Tell me, you dont believe everything you read on the internet, do you?
Yes, we did go through this and you act like providing humidification
by either heating water with a water heater or providing it with a
furnace is the same. Thats just plain ignorant of you. There are
better, more effective, efficient ways to do most everything. You
happen to be wrong but cant live with yourself knowing you screwed up.

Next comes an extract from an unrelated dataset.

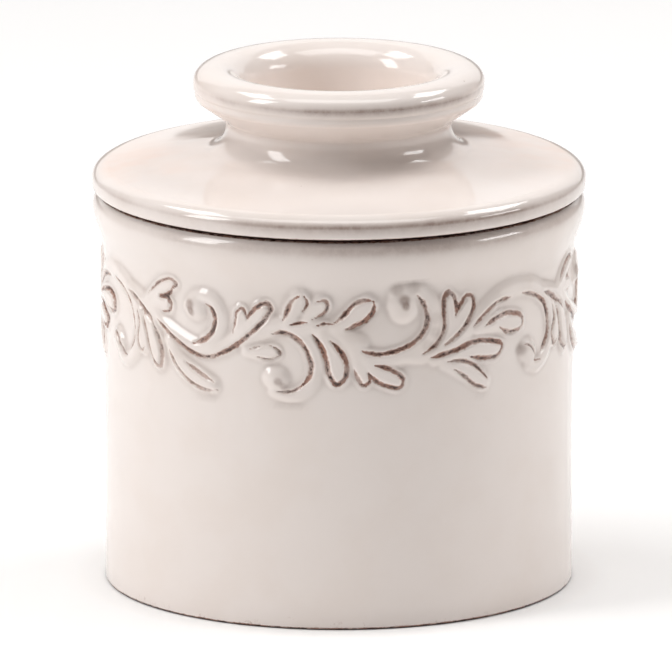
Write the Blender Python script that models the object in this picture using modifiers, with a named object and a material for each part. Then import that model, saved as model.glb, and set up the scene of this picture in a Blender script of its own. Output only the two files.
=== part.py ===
"""A stoneware butter crock: a base pot, a lid with a hollow flared knob, and the butter cup
that hangs upside down under the lid.

The pot holds a little water. The cup is packed with butter, and its mouth hangs in the water,
which keeps the air out. Every piece is turned about Z. The origin is the centre of the base,
on the surface that the pot stands on, and +Z is up.
"""

import math

import bpy
from mathutils import Vector

# All sizes are in millimetres and become metres when a mesh is made.
MM = 0.001
TURN_STEPS = 64  # sides in a full turn
ARC_SAG = 0.07  # how far an arc's straight sides may cut inside it

# Base pot: its wall swells a little towards the bead that runs under the rim
POT_RADIUS = 48.35
POT_HEIGHT = 82.2
POT_WALL = 4.6
POT_FLOOR = 5.0
POT_FLOOR_ROUND = 6.0
WALL_SWELL = 0.35
SWELL_START = 32.0
BEAD_PROUD = 2.15
BEAD_SWEEP = 9.4
SWEEP_STEPS = 6
BEAD_ROUND = 3.2
BEAD_WIDTH = 3.0
RIM_ROUND = 0.8
FOOT_WIDTH = 3.5
FOOT_HEIGHT = 1.2
FOOT_ROUND = 1.0

# Gaps between pieces that touch or slide
SEAT_GAP = 0.3
SPIGOT_GAP = 0.8

# Lid: a gently sloping disc, with a ring below that finds the pot's mouth
LID_OVERHANG = 0.15
LID_EDGE_UNDER = 1.3
LID_EDGE_UNDERCUT = 0.8
LID_EDGE_BAND = 0.9
LID_EDGE_OVER = 2.7
LID_EDGE_WIDTH = 4.5
LID_SLOPE = 8.0
LID_PLATE = 5.5
SPIGOT_WIDTH = 3.0
SPIGOT_DEPTH = 3.0
SPIGOT_ROUND = 0.8

# Knob: a neck that flares out into a broad rounded lip round a hollow
NECK_RADIUS = 23.6
NECK_RISE = 6.4
NECK_FILLET = 6.3
CREASE_DEPTH = 0.4
FLARE_STEP = (1.4, 1.9)
KNOB_WALL = 5.0
KNOB_RADIUS = 30.05
KNOB_EDGE_RISE = 5.8
KNOB_EDGE_ROUND = 3.0
KNOB_EDGE_BAND = 1.8
LIP_OUTER_CROWN = 3.5
LIP_INNER_WIDTH = 3.2
LIP_INNER_CROWN = 1.2
BOWL_FLARE = 1.9
BOWL_ROUND = 5.0

# Butter cup
CUP_WATER_GAP = 9.25
CUP_FLOOR_GAP = 20.8
CUP_WALL = 4.0
CUP_CEILING = 4.0
CUP_TAPER = 3.5
CUP_CEILING_ROUND = 6.0
CUP_COLLAR = 2.4
CUP_COLLAR_ROUND = 2.2

# Places that more than one piece uses
POT_MOUTH_RADIUS = POT_RADIUS - POT_WALL
POT_FLOOR_TOP = FOOT_HEIGHT + POT_FLOOR
BEAD_RADIUS = POT_RADIUS + WALL_SWELL + BEAD_PROUD
LID_SEAT = POT_HEIGHT + SEAT_GAP


def arc(centre, width, height, start, end):
    """Points of an ellipse's arc, from one angle to another, in degrees. 0 points outwards
    and 90 points up."""
    step = 2 * math.degrees(math.acos(1 - ARC_SAG / max(width, height)))
    count = math.ceil(abs(end - start) / step) + 1
    angles = [math.radians(start + (end - start) * i / (count - 1)) for i in range(count)]
    return [(centre[0] + width * math.cos(a), centre[1] + height * math.sin(a)) for a in angles]


def rounded(corners):
    """An outline through corners of (radius, height, fillet). Each fillet is the arc that is
    tangent to both of its corner's sides."""
    outline = [corners[0][:2]]
    for before, corner, after in zip(corners, corners[1:], corners[2:]):
        here, fillet = Vector(corner[:2]), corner[2]
        if fillet == 0:
            outline.append(tuple(here))
            continue
        back = (Vector(before[:2]) - here).normalized()
        ahead = (Vector(after[:2]) - here).normalized()
        half = back.angle(ahead) / 2
        centre = here + (back + ahead).normalized() * fillet / math.sin(half)
        reach = fillet / math.tan(half)
        arm_in = here + back * reach - centre
        arm_out = here + ahead * reach - centre
        start = math.degrees(math.atan2(arm_in.y, arm_in.x))
        end = math.degrees(math.atan2(arm_out.y, arm_out.x))
        turn = (end - start + 180) % 360 - 180
        outline += arc(centre, fillet, fillet, start, start + turn)
    outline.append(corners[-1][:2])
    return outline


def pot_outline():
    """From the middle of the floor, up the inside, over the rim, down the bead and the wall,
    and under the foot to the axis."""
    wall_radius = POT_RADIUS + WALL_SWELL
    ledge_radius = BEAD_RADIUS - BEAD_WIDTH
    bead_middle = POT_HEIGHT - BEAD_ROUND
    wall_top = bead_middle - BEAD_SWEEP
    foot_inside = POT_RADIUS - FOOT_ROUND - FOOT_WIDTH

    inside = rounded([
        (0, POT_FLOOR_TOP, 0),
        (POT_MOUTH_RADIUS, POT_FLOOR_TOP, POT_FLOOR_ROUND),
        (POT_MOUTH_RADIUS, POT_HEIGHT, RIM_ROUND),
        (ledge_radius, POT_HEIGHT, 0),
    ])
    bead = arc((ledge_radius, bead_middle), BEAD_WIDTH, BEAD_ROUND, 90, 0)
    # the bead runs out into the wall along half a cosine wave
    sweep = []
    for i in range(1, SWEEP_STEPS):
        way = i / SWEEP_STEPS
        proud = BEAD_PROUD * (1 + math.cos(math.pi * way)) / 2
        sweep.append((wall_radius + proud, bead_middle - BEAD_SWEEP * way))
    outside = rounded([
        (wall_radius, wall_top, 0),
        (POT_RADIUS, SWELL_START, 0),
        (POT_RADIUS, 0, FOOT_ROUND),
        (foot_inside, 0, 0),
        (foot_inside - FOOT_HEIGHT, FOOT_HEIGHT, 0),
        (0, FOOT_HEIGHT, 0),
    ])
    return inside + bead[1:] + sweep + outside


def lid_outline():
    """From the middle of the knob's hollow, up over the lip, down the flare and the neck, out
    along the sloping disc, round its edge and under it to the axis. Heights are from the
    disc's underside."""
    slope = math.tan(math.radians(LID_SLOPE))
    edge_height = LID_EDGE_UNDER + LID_EDGE_BAND
    lid_radius = BEAD_RADIUS + LID_OVERHANG
    edge_centre = lid_radius - LID_EDGE_WIDTH
    # the slope runs on from where the edge's ellipse has the same steepness
    blend = math.atan(slope * LID_EDGE_WIDTH / LID_EDGE_OVER)
    shoulder_radius = edge_centre + LID_EDGE_WIDTH * math.sin(blend)
    shoulder = edge_height + LID_EDGE_OVER * math.cos(blend)
    neck_foot = shoulder + slope * (shoulder_radius - NECK_RADIUS)

    crease = neck_foot + NECK_RISE
    crease_radius = NECK_RADIUS - CREASE_DEPTH
    knob_edge = crease + KNOB_EDGE_RISE
    knob_widest = knob_edge + KNOB_EDGE_BAND
    crest = knob_widest + LIP_OUTER_CROWN

    bowl_radius = NECK_RADIUS - KNOB_WALL
    lip_inside = bowl_radius + BOWL_FLARE
    crest_radius = lip_inside + LIP_INNER_WIDTH

    bowl = rounded([
        (0, LID_PLATE, 0),
        (bowl_radius, LID_PLATE, BOWL_ROUND),
        (lip_inside, crest - LIP_INNER_CROWN, 0),
    ])
    lip_in = arc((crest_radius, crest - LIP_INNER_CROWN), LIP_INNER_WIDTH, LIP_INNER_CROWN, 180, 90)
    lip_out = arc((crest_radius, knob_widest), KNOB_RADIUS - crest_radius, LIP_OUTER_CROWN, 90, 0)
    flare = rounded([
        (KNOB_RADIUS, knob_widest, 0),
        (KNOB_RADIUS, knob_edge, KNOB_EDGE_ROUND),
        (crease_radius + FLARE_STEP[0], crease + FLARE_STEP[1], 0),
        (crease_radius, crease, 0),
        (NECK_RADIUS, neck_foot, NECK_FILLET),
        (shoulder_radius, shoulder, 0),
    ])
    over = arc((edge_centre, edge_height), LID_EDGE_WIDTH, LID_EDGE_OVER,
               90 - math.degrees(blend), 0)
    under = arc((lid_radius - LID_EDGE_UNDERCUT, LID_EDGE_UNDER), LID_EDGE_UNDERCUT,
                LID_EDGE_UNDER, 0, -90)
    spigot_radius = POT_MOUTH_RADIUS - SPIGOT_GAP
    underside = rounded([
        (lid_radius - LID_EDGE_UNDERCUT, 0, 0),
        (spigot_radius, 0, 0),
        (spigot_radius, -SPIGOT_DEPTH, SPIGOT_ROUND),
        (spigot_radius - SPIGOT_WIDTH, -SPIGOT_DEPTH, SPIGOT_ROUND),
        (spigot_radius - SPIGOT_WIDTH, 0, 0),
        (0, 0, 0),
    ])
    return bowl + lip_in[1:] + lip_out[1:] + flare[1:] + over[1:] + under + underside[1:]


def cup_outline():
    """From the axis along the luted top, down the outside, round the mouth and up the inside
    to the axis. Heights are from the lid's underside."""
    mouth_radius = POT_MOUTH_RADIUS - CUP_WATER_GAP
    top_radius = mouth_radius - CUP_TAPER
    mouth = POT_FLOOR_TOP + CUP_FLOOR_GAP - LID_SEAT
    ceiling = -SEAT_GAP - CUP_CEILING
    lip = CUP_WALL / 2 - SEAT_GAP / 2
    return rounded([
        (0, -SEAT_GAP, 0),
        (top_radius + CUP_COLLAR, -SEAT_GAP, 0),
        (top_radius, -SEAT_GAP - CUP_COLLAR, CUP_COLLAR_ROUND),
        (mouth_radius, mouth, lip),
        (mouth_radius - CUP_WALL, mouth, lip),
        (top_radius - CUP_WALL, ceiling, CUP_CEILING_ROUND),
        (0, ceiling, 0),
    ])


def glaze(name, colour, roughness):
    """A fired glaze: no metal, and gloss from a low roughness."""
    material = bpy.data.materials.new(name)
    material.use_nodes = True
    shader = material.node_tree.nodes["Principled BSDF"]
    shader.inputs["Base Color"].default_value = (*colour, 1.0)
    shader.inputs["Roughness"].default_value = roughness
    shader.inputs["Metallic"].default_value = 0.0
    return material


def turned(name, outline, material, collection, parent=None):
    """An outline of (radius, height) swept once round Z."""
    mesh = bpy.data.meshes.new(name)
    points = [(radius * MM, 0.0, height * MM) for radius, height in outline]
    edges = [(i, i + 1) for i in range(len(points) - 1)]
    mesh.from_pydata(points, edges, [])
    mesh.materials.append(material)
    piece = bpy.data.objects.new(name, mesh)
    piece.parent = parent
    collection.objects.link(piece)
    screw = piece.modifiers.new("Turn", "SCREW")
    screw.axis = "Z"
    screw.steps = TURN_STEPS
    screw.render_steps = TURN_STEPS
    screw.use_merge_vertices = True
    screw.merge_threshold = 0.00001
    screw.use_smooth_shade = True
    return piece


def clear_scene():
    for item in list(bpy.data.objects):
        bpy.data.objects.remove(item, do_unlink=True)


def main():
    clear_scene()
    crock = bpy.data.collections.new("butter_crock")
    bpy.context.scene.collection.children.link(crock)

    # the lid and its cup lift off together, straight up along Z
    lid_frame = bpy.data.objects.new("lid_frame", None)
    lid_frame.location = (0, 0, LID_SEAT * MM)
    crock.objects.link(lid_frame)

    turned("crock", pot_outline(), glaze("pot_glaze", (0.80, 0.74, 0.69), 0.16), crock)
    turned("lid", lid_outline(), glaze("lid_glaze", (0.83, 0.77, 0.71), 0.15), crock, lid_frame)
    turned("butter_cup", cup_outline(), glaze("cup_glaze", (0.82, 0.77, 0.72), 0.18), crock,
           lid_frame)


main()
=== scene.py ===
# %% [markdown]
# # A glazed stoneware butter crock
# The real object is two loose pieces of cream-glazed stoneware: a pot with a band of raised
# leaves, and a lid that carries a hollow knob above and a hanging butter cup below. Every
# piece was turned or cast round one axis, so each one here is a profile carried round Z, worked
# out as whole numpy arrays. The leaves are a height field that pushes the pot's wall outwards.
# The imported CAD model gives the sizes, and it is loaded first.

# %% Load the frame
import math

import bpy
import numpy as np
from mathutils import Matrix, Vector


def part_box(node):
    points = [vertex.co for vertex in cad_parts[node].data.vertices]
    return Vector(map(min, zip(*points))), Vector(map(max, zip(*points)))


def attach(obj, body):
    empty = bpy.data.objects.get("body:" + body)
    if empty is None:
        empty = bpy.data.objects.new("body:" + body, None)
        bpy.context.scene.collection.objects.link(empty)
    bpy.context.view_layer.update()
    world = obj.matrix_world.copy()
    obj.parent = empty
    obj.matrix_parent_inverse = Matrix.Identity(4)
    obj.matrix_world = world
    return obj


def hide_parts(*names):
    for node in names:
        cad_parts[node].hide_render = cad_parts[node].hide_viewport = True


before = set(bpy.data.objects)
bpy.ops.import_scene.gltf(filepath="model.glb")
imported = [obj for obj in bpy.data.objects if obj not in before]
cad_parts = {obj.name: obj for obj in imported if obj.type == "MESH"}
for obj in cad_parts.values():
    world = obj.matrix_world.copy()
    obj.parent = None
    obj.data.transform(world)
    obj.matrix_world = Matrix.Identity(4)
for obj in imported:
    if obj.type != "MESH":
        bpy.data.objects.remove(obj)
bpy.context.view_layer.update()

MM = 0.001  # formulas below are in millimetres, and meshes are in metres

# %% [markdown]
# ## Sizes
# The pot's height, the radii of its bead and of the lid, and the heights of the lid and the cup
# are read from the CAD's nodes. The other sizes are written with each profile.

# %% Read the sizes that the CAD fixes
_, pot_high = (np.array(corner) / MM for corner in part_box("crock"))
lid_low, lid_high = (np.array(corner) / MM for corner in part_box("lid"))
cup_low, cup_high = (np.array(corner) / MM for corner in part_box("butter_cup"))
POT_HEIGHT, BEAD_RADIUS = pot_high[2], pot_high[0]
LID_RADIUS, KNOB_TOP = lid_high[0], lid_high[2]
SEAT_GAP = 0.3  # between the pot's rim and the lid
LID_SEAT = POT_HEIGHT + SEAT_GAP
print(f"pot {POT_HEIGHT:.1f} high, bead {BEAD_RADIUS:.2f} mm")
print(f"lid {LID_RADIUS:.2f}, top {KNOB_TOP:.1f} mm")

# %% [markdown]
# ## Outlines
# A potter's profile is straight runs joined by arcs. Two helpers draw both: one gives an
# ellipse's arc, which can be made fuller than an ellipse, and the other rounds the corners of a
# chain of straight runs. Typing many points by hand would be harder to read and to change.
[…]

Oh, so now heating water to 120 degrees cost the same as heating it to
150 degrees. Must be that universe you were talking about that you
just landed in.
I had a steam generator installed on a new heat pump/electric zone and
the moisture ruined the coils, enclosure,etc. Currently have an April
Aire (and of course a new air handler) which drains excess water to a
summer condensate tank with a float switch operated pump which pumps the
drain water up about eight feet through a loop and a check valve into a
grey water house drain system. I have not found any of them to be great
in this house which is rather large.
replying to borealbushman, Steve's Heating Gaylord Michigan wrote:
I have been in Residential HVAC for 30yrs, Most of them servicing
The output of any humidifier is based on having a minimum temp of air
going across the pad/panel etc , the warmer the air, the more water it can hold,
which equals the more moisture it will evaporate in a single pass. Geothermal
units operate at lower outlet temps than gas fired equipment, therefore you
need to select a humidifier which been manufactured to add more humidity at
these lower temps.....there are many ways in which they operate, (steam, fan
power assist, direct mist etc...) All of these have specific operating
conditions, such as existing duct layouts, (to prevent water accumulating on
duct surfaces etc)..... so be sure to hire a company with experience with
these special humidifiers, because if the requirements for the installation of
these units aren't met, at the very least, they may cause damage to the
equipment. Uncontrolled water contact can cause indoor mold issues.
Always hire a licensed/insured contractor.........always.